I grew up with government bans, reserved largely for literature that stimulated thinking beyond the sanctioned national approved status quo of Peace, Love and Unity. In the 70s straight to the 90s, there were a list of banned books that could land you in serious trouble.
Seditious material
In those days, police would raid your home library looking for seditious and subversive reading material that could earn a free lodging at the Kamiti Maximum prison. Handling anything written by Karl Marx, especially Das Kapital was akin to subscribing to Communist ideals, an act of treason in the Nyayo era.
Most of Ngugi wa Thiong’o’s books were too hot to handle. I Will Marry When I Want sent a lot people to detention without trial, banned in 1977. Petals of Blood got Ngugi arrested and Decolonizing The Mind only added to his woes. The play Animal Farm George Orwell’s classic, was banned in 1991 for its harsh criticism on the greed of the leaders.
The phenomenon of MPigs is still alive and well two decades later. David Mailu’s After 4:30 was banned for its sexual content.
In the last decade, S.A. Mohammed, author of Kiu and Kitumbua Kimeingia Mchanga, both written in Kiswahili, was deemed sexually explicit and pornographic by a church backed Parents Caucus.
Chinua Achebe’s Man of the People also got blacklisted for its ability to ‘excite the students’ imagination and stir their sexual desires’.
As a result, banned works of art have always stimulated my curiosity. Millions saw the apple fall from the tree but (Isaac) Newton asked why.

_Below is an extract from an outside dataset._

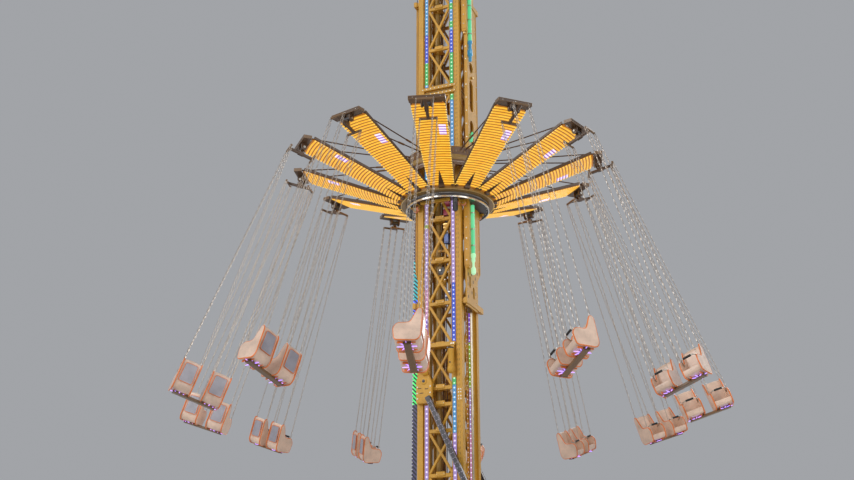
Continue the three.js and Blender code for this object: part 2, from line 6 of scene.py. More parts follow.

Thanks to the Film board’s latest banned movie, a whole section of Kenyans are now trying to get their hands on “50 Shades of Grey”. Piracy is one of the few areas of business where bans are godsend.
A banned movie is a windfall and any DVD movie hawker with half a brain, probably has several copies of the banned movie at the bottom of his box doing rounds as we speak.
The long winded point I am trying to make is that, nothing draws us to work of art faster than a ban. Curiosity might have killed the cat, but it enlightened the dog.